If you are using antibiotics, barbiturate sedatives or medications to control HIV/AIDS, hepatitis C or seizures, they can impact your body's ability to properly absorb Yasmin doses. Talk to your doctor about any medications you are taking to determine how they will affect your Yasmin prescription.
Yasmin should be taken on a regular schedule. If you miss a pill, follow the instructions on the packet to deal with this condition. You may need to use back up birth control including spermicide or condoms if you have missed a dose of your medication.
Most doses of Yasmin will involve taking one pill every 24 hours. Try to take your pills around the same time every day to ensure that you have a consistent amount of the medication in your system at all times. Yasmin pills will be given in packets that provide enough pills for one month to coincide with your menstrual cycle. These will include three weeks of pills that provide medication and seven "reminder" pills that you will take during your period. After these have been used, throw the packet away and begin a new packet. You will typically need to visit your doctor once a year to receive a new prescription for Yasmin.
Your doctor will either have you start your doses on the first day of your period or the first Sunday after your period has finished. This will largely be based on which will be easier for you to keep track of so you can easily take your medication at the appropriate time. It will take up to two weeks for the birth control to go into effect, so you will need to use backup birth control during this time. Follow all of your doctor's instructions regarding the size of your dose and when they should be taken. If no specific instructions were given, follow the instructions on the prescription package.

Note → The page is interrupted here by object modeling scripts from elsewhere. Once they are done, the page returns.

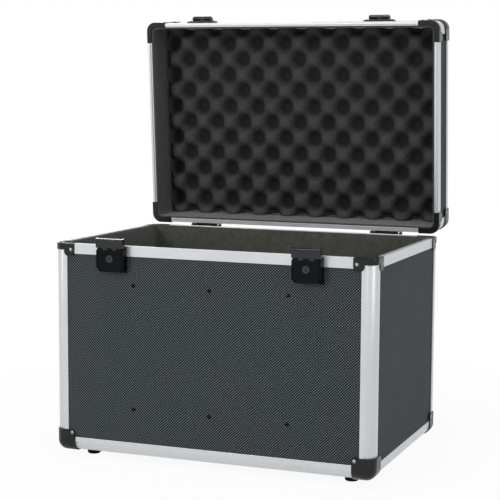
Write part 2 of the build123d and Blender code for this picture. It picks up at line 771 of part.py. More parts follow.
# Lever: a plate with side flanges and ears, and half of the draw hinge's knuckles along its top
lever_back = lever_front - lever_plate
lever_top = draw_pin_z - knuckle_radius - knuckle_relief
inner_knuckle, outer_knuckle = knuckle_halves
lever_spans = [(-lever_half_width, -outer_knuckle - knuckle_relief), (-inner_knuckle, inner_knuckle),
               (outer_knuckle + knuckle_relief, lever_half_width)]
hook_spans = both_sides(inner_knuckle + knuckle_relief, outer_knuckle)
with BuildPart() as latch_lever:
    with BuildSketch(Plane.XZ.offset(-y_front + lever_back)):
        with Locations((0, z_rim + (lever_bottom + lever_top) / 2)):
            lever_face = Rectangle(2 * lever_half_width, lever_top - lever_bottom)
        chamfer(lever_face.vertices().group_by(Axis.Y)[0], lever_chamfer)
    extrude(amount=lever_plate)
    for x in both_sides(lever_half_width - lever_side, lever_half_width):
        prism([(lever_back, lever_top), (lever_back, lever_bottom + lever_chamfer),
               (lever_side_back, lever_bottom + lever_chamfer), (lever_side_back, lever_top),
               (lever_pivot[0] - lever_ear_radius, lever_pivot[1]),
               (lever_pivot[0] + lever_ear_radius, lever_pivot[1]), draw_pin], x)
        rod(lever_pivot, lever_ear_radius, x)
    for x in lever_spans:
        prism([(lever_back, lever_top), (lever_back, draw_pin_z), (lever_front, draw_pin_z),
               (lever_front, lever_top)], x)
        rod(draw_pin, knuckle_radius, x)
    rod(draw_pin, draw_pin_radius + bore_play, (-lever_half_width, lever_half_width), Mode.SUBTRACT)
    rod(lever_pivot, lever_pin_radius + bore_play, (-lever_half_width, lever_half_width), Mode.SUBTRACT)
    with Locations(Plane((0, y_front - lever_front, z_rim + lock_z), z_dir=(0, -1, 0)).location):
        Cylinder(lock_radius + bore_play, lever_plate, mode=Mode.SUBTRACT,
                 align=(Align.CENTER, Align.CENTER, Align.MAX))
save_pair("latch_lever", latch_lever.part, latch_xs)

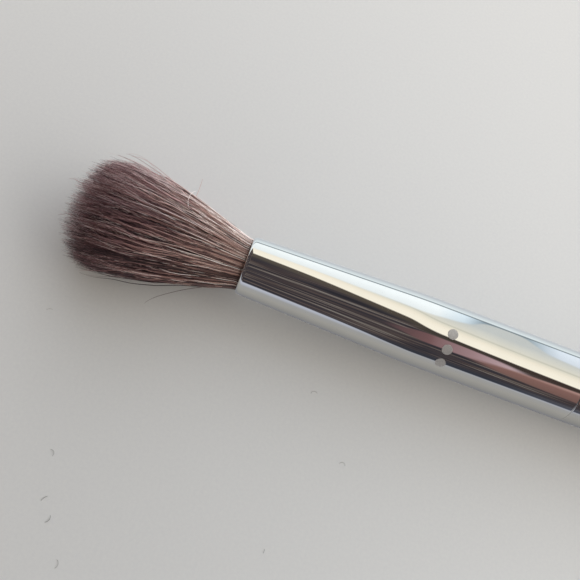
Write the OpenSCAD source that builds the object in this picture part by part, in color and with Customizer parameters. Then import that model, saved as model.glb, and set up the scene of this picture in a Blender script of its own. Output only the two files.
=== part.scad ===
// Fine detail brush with a soft hair tuft, a plated ferrule and a tube handle.
// The brush lies on Z = 0 with its axis along X: tuft towards -X, handle towards +X.
// The origin is on the surface it lies on, halfway along and across the brush.
// Each piece is turned about the brush axis, with its own Z running from the
// ferrule's mouth (0) towards the handle, so the hair outside the mouth is below 0.

/* [Ferrule] */
// Outer diameter at the mouth
mouth_d = 6.4; // [5.6:0.1:7.7]
// Outer diameter of the straight rear part
ferrule_d = 7.8; // [6.5:0.1:10]
// Length from mouth to rear rim
ferrule_l = 37.5; // [31:0.5:60]
// Length of the taper behind the mouth, to the middle of the bend into the straight
taper_l = 19.5; // [12:0.5:24]
// Length over which the taper bends into the straight
bend_l = 3; // [1:0.5:5]
// Wall thickness
ferrule_wall = 0.3; // [0.2:0.05:0.4]
// Axial length of the rounded lip
lip_l = 0.4; // [0.2:0.05:0.8]
// Rounding of the rear rim
rim_r = 0.12; // [0.05:0.01:0.18]

/* [Hair tuft] */
// Length of hair outside the ferrule
hair_out = 19.2; // [16:0.1:28]
// Length of hair glued inside the ferrule
hair_in = 10; // [8:0.5:12]
// Widest diameter of the tuft
tuft_d = 11.7; // [9:0.1:14]
// Length of the domed tip beyond the widest place
dome_l = 4.8; // [3:0.1:7]
// Fullness of the domed tip: 2 is an ellipse, more is blunter
dome_power = 2.6; // [2:0.1:4]
// Distance from the mouth to the sideways bend
side_flex_out = 5; // [4:0.5:6]
// Distance from the mouth to the up-and-down bend
tip_flex_out = 12; // [10:0.5:13]
// Largest sideways bend each way, in degrees
side_bend = 25; // [10:1:30]
// Largest up-and-down bend each way, in degrees
tip_bend = 20; // [10:1:25]
// Clearance between the tuft's bending lengths
hair_gap = 0.15; // [0.1:0.05:0.3]
// Depth of each bend's ball below the tuft's surface
ball_inset = 0.3; // [0.2:0.05:0.5]

/* [Root binding] */
// Diameter of the binding thread
thread_d = 0.25; // [0.15:0.05:0.3]
// Turns of thread round the hair roots
thread_turns = 5; // [2:1:7]
// Step from turn to turn, as a share of the thread's diameter: tight turns flatten a little
thread_squeeze = 0.9; // [0.85:0.05:0.95]
// Distance from the ends of the roots to the last turn
thread_back = 1.3; // [0.5:0.1:2]
// Depth by which a turn is pulled into the hair
thread_bite = 0.05; // [0.02:0.01:0.1]
// Least room between the thread and the ferrule
thread_gap = 0.03; // [0.02:0.01:0.05]
// Length of glue in front of the first turn
glue_front = 1.2; // [0.5:0.1:2]
// Length of glue behind the ends of the roots
glue_tail = 2.5; // [1:0.5:4]

/* [Handle] */
// Length of handle outside the ferrule
handle_l = 110; // [85:1:150]
// Length of the straight grip next to the ferrule
grip_l = 60; // [40:1:72]
// Outer diameter of the tail
tail_d = 5.2; // [4:0.1:6.4]
// Length of the straight tail that holds the cap
tail_l = 8; // [6:0.5:12]
// Wall thickness of the handle tube
tube_wall = 0.4; // [0.3:0.05:0.6]
// Distance from the end of the ferrule's taper to the front of the core's tenon
tenon_gap = 1.5; // [0.5:0.5:4]
// Length of the core inside the handle tube
core_l = 52; // [35:1:60]
// Thickness of the glue round the tenon
tenon_glue_t = 0.1; // [0.05:0.05:0.2]
// Chamfer at both ends of the core
core_chamfer = 0.5; // [0.2:0.1:1]
// Rounding of the tube's ends beside the ferrule and the cap
tube_edge_r = 0.1; // [0.05:0.01:0.15]
// Length of the cap's plug inside the tail
plug_l = 6; // [4:0.5:6]

/* [Size mark] */
// Number of printed dots
dot_count = 3; // [1:1:5]
// Diameter of a dot
dot_d = 1.1; // [0.6:0.1:1.4]
// Distance between dots round the ferrule
dot_pitch = 1.7; // [1.5:0.1:2.2]
// Distance from the end of the ferrule's taper to the row of dots
dots_back = 1.6; // [1.5:0.1:6]
// Thickness of the print
print_t = 0.03; // [0.02:0.01:0.05]
// Height of the middle dot round the ferrule, in degrees above the horizontal
dots_up = 55; // [0:5:90]

/* [Hidden] */
$fn = 96;

// Steps along a curved outline and round a rounded edge
outline_steps = 16;
edge_steps = 6;
// Cut-offs reach this far past what they cut
past = 1;

mouth_r = mouth_d / 2;
ferrule_r = ferrule_d / 2;
root_r = mouth_r - ferrule_wall;
tuft_r = tuft_d / 2;
belly_out = hair_out - dome_l;
core_r = ferrule_r - ferrule_wall - tenon_glue_t;
handle_r = core_r + tube_wall;
tail_r = tail_d / 2;
plug_r = tail_r - tube_wall;
cap_l = tail_r;
total_l = hair_out + ferrule_l + handle_l;
mouth_x = hair_out - total_l / 2;
axis_z = max(ferrule_r, handle_r);
straight_z = taper_l + bend_l / 2;
tenon_z = straight_z + tenon_gap;
dots_z = straight_z + dots_back;
grip_end_z = ferrule_l + grip_l;
tube_end_z = ferrule_l + handle_l - cap_l;
tail_z = tube_end_z - tail_l;

// Ferrule radius at z: a cone, then a short bend into a cylinder
function bend_share(z) = min(1, max(0, (z - taper_l + bend_l / 2) / bend_l));
function taper_slope() = (ferrule_r - mouth_r) / taper_l;
function ferrule_out_r(z) =
    let (b = bend_share(z), cone_z = min(z, taper_l - bend_l / 2))
    mouth_r + taper_slope() * (cone_z + bend_l * (b - b * b / 2));
function bore_r(z) = ferrule_out_r(z) - ferrule_wall;

// Tuft radius at a distance out from the mouth: a flare, then a blunt dome
function tuft_out_r(out) =
    out < belly_out
    ? root_r + (tuft_r - root_r) * sin(90 * out / belly_out)
    : tuft_r * pow(max(0, 1 - pow((out - belly_out) / dome_l, dome_power)), 1 / dome_power);

// Distances along a stretch from a to b
function stretch(a, b, steps) = [for (i = [0:steps]) a + (b - a) * i / steps];
// Distances that crowd towards b, for the end of a dome
function crowded(a, b, steps) = [for (i = [0:steps]) a + (b - a) * sin(90 * i / steps)];
// Quarter of an ellipse about c, from one angle to another
function edge_arc(c, rx, ry, from, to) =
    [for (i = [0:edge_steps])
        let (t = from + (to - from) * i / edge_steps)
        c + [rx * cos(t), ry * sin(t)]];

// The turns lie against each other, and are pulled in as far as the bore needs
thread_step = thread_squeeze * thread_d;
thread_l = (thread_turns - 1) * thread_step;
thread_z = hair_in - thread_back - thread_l;
thread_r = min(root_r - thread_bite, bore_r(thread_z) - thread_gap - thread_d) + thread_d / 2;
glue_z = thread_z - glue_front;

side_ball_r = tuft_out_r(side_flex_out) - ball_inset;
tip_ball_r = tuft_out_r(tip_flex_out) - ball_inset;
// Each seat stops where the next length's shoulder would reach it at full bend
root_end_out = side_flex_out - tuft_out_r(side_flex_out) * sin(side_bend) - hair_gap;
belly_end_out = tip_flex_out - tuft_out_r(tip_flex_out) * sin(tip_bend) - hair_gap;

// Puts a piece turned about its own Z on the brush axis
module on_axis() {
    translate([mouth_x, 0, axis_z]) rotate([0, 90, 0]) children();
}

// Ball about the brush axis at a distance out from the mouth
module hair_ball(out, r) {
    on_axis() translate([0, 0, -out]) sphere(r);
}

// Stretch of the tuft's outer shape between two distances out from the mouth
module tuft_stretch(from, to) {
    flare = [for (out = stretch(from, min(to, belly_out), outline_steps)) [tuft_out_r(out), -out]];
    dome = to > belly_out
        ? [for (out = crowded(belly_out, to, outline_steps)) if (out > belly_out) [tuft_out_r(out), -out]]
        : [];
    on_axis() rotate_extrude() polygon(concat([[0, -from]], flare, dome, [[0, -to]]));
}

// Takes away whatever would be below the surface the brush lies on
module laid_flat() {
    difference() {
        children();
        translate([-total_l, -tuft_d, -tuft_d]) cube([2 * total_l, 2 * tuft_d, tuft_d]);
    }
}

// Drawn tube with a rolled-in lip, a taper, a straight and a rounded rim
module ferrule() {
    outer = [for (z = stretch(straight_z - bend_l, straight_z, edge_steps)) [ferrule_out_r(z), z]];
    inner = [for (p = outer) p - [ferrule_wall, 0]];
    lip_r = ferrule_out_r(lip_l);
    lip = edge_arc([root_r, lip_l], lip_r - root_r, lip_l, -90, 0);
    rim = edge_arc([ferrule_r - rim_r, ferrule_l - rim_r], rim_r, rim_r, 0, 90);
    bore_end = [ferrule_r - ferrule_wall, ferrule_l];
    color("silver") on_axis() rotate_extrude()
        polygon(concat(lip, outer, rim, [bore_end], [for (i = [edge_steps:-1:0]) inner[i]]));
}

// One dot of a thin print wrapped on the ferrule, facing down before it is turned
module printed_dot() {
    difference() {
        intersection() {
            translate([0, 0, dots_z]) rotate([0, 90, 0]) cylinder(h = ferrule_d, d = dot_d);
            translate([0, 0, dots_z - dot_d]) cylinder(h = 2 * dot_d, r = ferrule_r + print_t);
        }
        translate([0, 0, dots_z - dot_d - past]) cylinder(h = 2 * (dot_d + past), r = ferrule_r);
    }
}

// Row of printed dots round the ferrule
module size_mark() {
    dot_turn = dot_pitch / ferrule_r * 180 / PI;
    color("lightgrey") on_axis() for (i = [0:dot_count - 1])
        rotate([0, 0, 270 - dots_up + dot_turn * (i - (dot_count - 1) / 2)]) printed_dot();
}

// Turns of thread, seen in half section
module thread_turns_2d() {
    for (i = [0:thread_turns - 1])
        translate([thread_r, thread_z + i * thread_step]) circle(d = thread_d, $fn = 24);
}

// Hair inside the ferrule and the short length outside it that doesn't bend
module hair_root() {
    color("saddlebrown") {
        on_axis() rotate_extrude() difference() {
            square([root_r, hair_in]);
            thread_turns_2d();
        }
        difference() {
            tuft_stretch(0, root_end_out);
            hair_ball(side_flex_out, side_ball_r + hair_gap);
        }
    }
}

// Hair between the two bends
module hair_belly() {
    color("rosybrown") laid_flat() difference() {
        union() {
            tuft_stretch(side_flex_out, belly_end_out);
            hair_ball(side_flex_out, side_ball_r);
        }
        hair_ball(tip_flex_out, tip_ball_r + hair_gap);
    }
}

// Hair from the second bend to the domed end
module hair_tip() {
    color("indianred") laid_flat() {
        tuft_stretch(tip_flex_out, hair_out);
        hair_ball(tip_flex_out, tip_ball_r);
    }
}

// Thread pulled tight round the hair roots
module binding_thread() {
    color("ivory") on_axis() rotate_extrude() thread_turns_2d();
}

// Glue that fills the ferrule round and behind the hair roots
module root_glue() {
    glue_end = hair_in + glue_tail;
    color("goldenrod") on_axis() rotate_extrude() difference() {
        polygon([[0, glue_z], [bore_r(glue_z), glue_z], [bore_r(glue_end), glue_end], [0, glue_end]]);
        translate([0, glue_z - past]) square([root_r, hair_in - glue_z + past]);
        thread_turns_2d();
        // The glue doesn't creep in under the turns
        translate([0, thread_z]) square([thread_r, thread_l]);
    }
}

// Dowel that joins the ferrule to the handle tube
module handle_core() {
    end_r = core_r - core_chamfer;
    end_z = ferrule_l + core_l;
    color("burlywood") on_axis() rotate_extrude() polygon([
        [0, tenon_z], [end_r, tenon_z], [core_r, tenon_z + core_chamfer],
        [core_r, end_z - core_chamfer], [end_r, end_z], [0, end_z]]);
}

// Glue between the tenon and the ferrule
module tenon_glue() {
    film_z = tenon_z + core_chamfer;
    color("khaki") on_axis() difference() {
        translate([0, 0, film_z]) cylinder(h = ferrule_l - film_z, r = core_r + tenon_glue_t);
        translate([0, 0, film_z - past]) cylinder(h = ferrule_l - film_z + 2 * past, r = core_r);
    }
}

// Polished tube: a straight grip, a long taper and a straight tail
module handle_tube() {
    front = edge_arc([handle_r - tube_edge_r, ferrule_l + tube_edge_r], tube_edge_r, tube_edge_r, -90, 0);
    rear = edge_arc([tail_r - tube_edge_r, tube_end_z - tube_edge_r], tube_edge_r, tube_edge_r, 0, 90);
    color("gainsboro") on_axis() rotate_extrude() polygon(concat(
        [[core_r, ferrule_l]], front, [[handle_r, grip_end_z], [tail_r, tail_z]], rear,
        [[plug_r, tube_end_z], [plug_r, tail_z], [core_r, grip_end_z]]));
}

// Domed cap whose plug is pressed into the tail
module tail_cap() {
    color("gainsboro") on_axis() translate([0, 0, tube_end_z]) {
        intersection() {
            sphere(tail_r);
            cylinder(h = cap_l, r = tail_r);
        }
        translate([0, 0, -plug_l]) cylinder(h = plug_l, r = plug_r);
    }
}

ferrule();
size_mark();
hair_root();
hair_belly();
hair_tip();
binding_thread();
root_glue();
handle_core();
tenon_glue();
handle_tube();
tail_cap();
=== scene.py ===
# %% [markdown]
# # A soft round brush on a pale table
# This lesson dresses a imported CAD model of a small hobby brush: a tuft of dyed goat hair, a
# mirror-bright plated ferrule with three printed dots, and a turned handle.
# The CAD model is the frame. It already knows where every piece is, in metres, with the brush
# lying along X: the hair points to -X, the handle to +X, and the table top is Z = 0.
# Nothing here changes a size: every piece made below starts from the box of a CAD node.

# %% Load the frame
import math
import bpy
import numpy as np
from mathutils import Matrix, Vector


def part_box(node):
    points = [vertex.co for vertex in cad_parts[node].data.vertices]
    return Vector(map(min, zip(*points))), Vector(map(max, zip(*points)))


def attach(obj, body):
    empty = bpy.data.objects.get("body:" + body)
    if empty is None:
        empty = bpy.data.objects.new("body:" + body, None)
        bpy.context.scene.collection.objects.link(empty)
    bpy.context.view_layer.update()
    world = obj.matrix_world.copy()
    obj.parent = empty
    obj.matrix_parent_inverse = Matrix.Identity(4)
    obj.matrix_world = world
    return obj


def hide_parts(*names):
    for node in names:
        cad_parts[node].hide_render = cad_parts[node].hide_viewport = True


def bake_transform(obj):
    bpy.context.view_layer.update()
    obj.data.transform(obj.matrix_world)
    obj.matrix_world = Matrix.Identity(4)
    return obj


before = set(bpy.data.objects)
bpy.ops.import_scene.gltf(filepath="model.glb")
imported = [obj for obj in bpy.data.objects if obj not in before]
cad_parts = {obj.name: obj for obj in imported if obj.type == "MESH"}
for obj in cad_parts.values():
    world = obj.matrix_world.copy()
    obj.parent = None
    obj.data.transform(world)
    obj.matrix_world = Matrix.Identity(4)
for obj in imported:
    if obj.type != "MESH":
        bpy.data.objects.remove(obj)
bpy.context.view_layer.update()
print("CAD nodes:", sorted(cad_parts))

# %% [markdown]
# ## Measures that the rest of the lesson shares
# A box from the CAD gives the ferrule's mouth, its rear rim and the height of the axis.
# Working in millimetres keeps the numbers readable; one factor turns them into metres.

# %% Places taken from the CAD boxes
MM = 0.001
ferrule_low, ferrule_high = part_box("ferrule")
tip_low, tip_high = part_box("hair_tip")
tube_low, tube_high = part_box("handle_tube")
cap_low, cap_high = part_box("tail_cap")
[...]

Your prescription package should provide instructions on how to react if you miss a dose of your medication. You will need to use backup birth control if you miss a dose to help prevent becoming pregnant. If you do miss a dose and you realize your mistake the same day, take your pill as soon as you remember. Continue taking your medication on your regular schedule every day. If the pill you missed was from the remainder row, throw the missed pill away and return to your regular schedule the following day.
If you miss two pills from the active portion of the packet, take two pills for the next two days. Then return to your regular schedule, taking one pill at the same time every day for the remainder of the packet. If two pills have been missed you will need to use backup birth control for at least seven days after you discover the mistake to ensure that you do get pregnant.
If you miss three pills in a row at the beginning of a week, throw out the rest of your prescription package and start a new pack the same day. If you miss three pills in the middle of the week, finish out the week, then start a new packet of pills. If you miss two or more pills during the month you may not have a period. You may need to check with your doctor to ensure that you are not pregnant before you can refill your prescription.
If you take more pills than you have been prescribed or you have a strong reaction to Yasmin you can have an overdose. If you begin to experience sudden vaginal bleeding, nausea or vomiting, call a poison control helpline or emergency medical services to get help.
Common side effects of Yasmin include tenderness of the breasts, mild nausea, darkening of the facial skin, hair loss, increased hair growth, changes in weight, changes of appetite, trouble wearing contact lenses, vaginal itching, vaginal discharge, decreased sex drive or changes in menstrual periods. These side effects are not dangerous, but you may wish to report them to your doctor to ensure that you are taking the right dose.
If you experience severe headaches, sudden numbness, particularly on one side of the body, chest pain, sudden cough, coughing up blood, pain in the legs, severe nausea, clay colored stools, jaundice, sweating in the hands and feet, symptoms of depression or breast lumps you should talk to your doctor right away. Stop taking Yasmin immediately if any of these side effects occur. If you feel as though your side effects are putting you in danger, contact emergency medical services to get help.